Untuk mencapai keadilan yang sejati, diperlukan dua pendekatan utama. Pertama, pendekatan kultural yang bertujuan membangun kesadaran masyarakat akan pentingnya kesetaraan gender, sehingga pandangan terhadap perempuan dan laki-laki dapat lebih adil dan seimbang. Kedua, pendekatan struktural yang melibatkan peran aktif negara dalam menciptakan kebijakan-kebijakan yang menjamin perlindungan hak asasi perempuan dan memberikan sanksi tegas terhadap pelanggaran-pelanggaran tersebut.

Kemerdekaan bukan hanya soal lepas dari penjajahan fisik oleh bangsa lain, tetapi juga soal memperoleh kebebasan dalam kehidupan sehari-hari. Bagi perempuan Indonesia, kemerdekaan harus berarti kebebasan untuk menentukan pilihan hidup mereka sendiri—dari pendidikan, karir, pasangan hidup, hingga kebebasan dari tekanan sosial yang membelenggu.

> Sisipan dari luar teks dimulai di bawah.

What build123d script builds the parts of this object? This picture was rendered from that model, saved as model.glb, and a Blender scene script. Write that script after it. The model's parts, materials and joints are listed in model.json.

Dalam semangat kemerdekaan Indonesia yang ke-79 ini, perlu ada pemaknaan yang lebih mendalam tentang arti kemerdekaan bagi seluruh rakyat Indonesia, tanpa memandang jenis kelamin, ras, atau etnis. Perempuan dan negara adalah entitas yang saling terkait, dan sudah saatnya kemerdekaan yang sejati dapat dirasakan oleh seluruh perempuan Indonesia, sehingga mereka benar-benar merdeka dalam setiap aspek kehidupan mereka.